Efficiently and elegantly returning emplaced unique_ptr

Question

I found out (thanks to a StackOverflow comment) a security flaw in my code:

std::vector<std::unique_ptr<Item>> items;

template<class... TS> Item& create(TS&&... mArgs)
{
    auto item(new Item(std::forward<TS>(mArgs)...);
    items.emplace_back(item); // Possible exception and memory leak
    return *item;
}

Basically, allocating the Item with a raw new may leak memory if the emplace_back throws.

The solution is never using a raw new, but using a std::unique_ptr right in the method body.

std::vector<std::unique_ptr<Item>> items;

template<class... TS> Item& create(TS&&... mArgs)
{
    auto item(std::make_unique<Item>(std::forward<TS>(mArgs)...);
    items.emplace_back(std::move(item));
    return *item; // `item` was moved, this is invalid!
}

As you can see, returning item is invalid, as I had to move item using std::move to emplace it into the items container.

I can't think of a solution that requires storing item's address in an additional variable. The original (buggy) solution is however very concise and easy to read.

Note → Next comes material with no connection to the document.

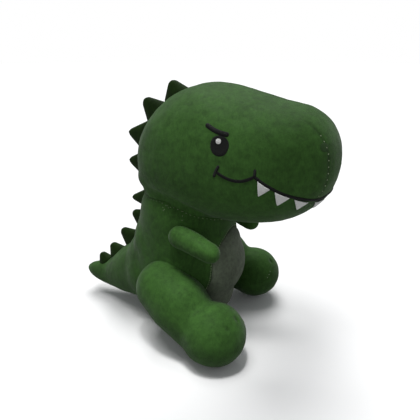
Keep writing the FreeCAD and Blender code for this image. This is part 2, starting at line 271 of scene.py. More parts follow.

Is there a more elegant way of returning an std::unique_ptr that was moved for emplacement in a container?

Answer 1

You may write:

template<class... TS>
Item& create(TS&&... mArgs)
{
    items.emplace_back(std::make_unique<Item>(std::forward<TS>(mArgs)...));
    return *items.back();
}

Answer 2

Caching the reference before the emplace is a more generally applicable option (e.g., for non-vector containers):

template<class... TS> Item& create(TS&&... mArgs)
{
    auto item = std::make_unique<Item>(std::forward<TS>(mArgs)...);
    auto& foo = *item;
    items.emplace_back(std::move(item));
    return foo; // This *is* valid.
}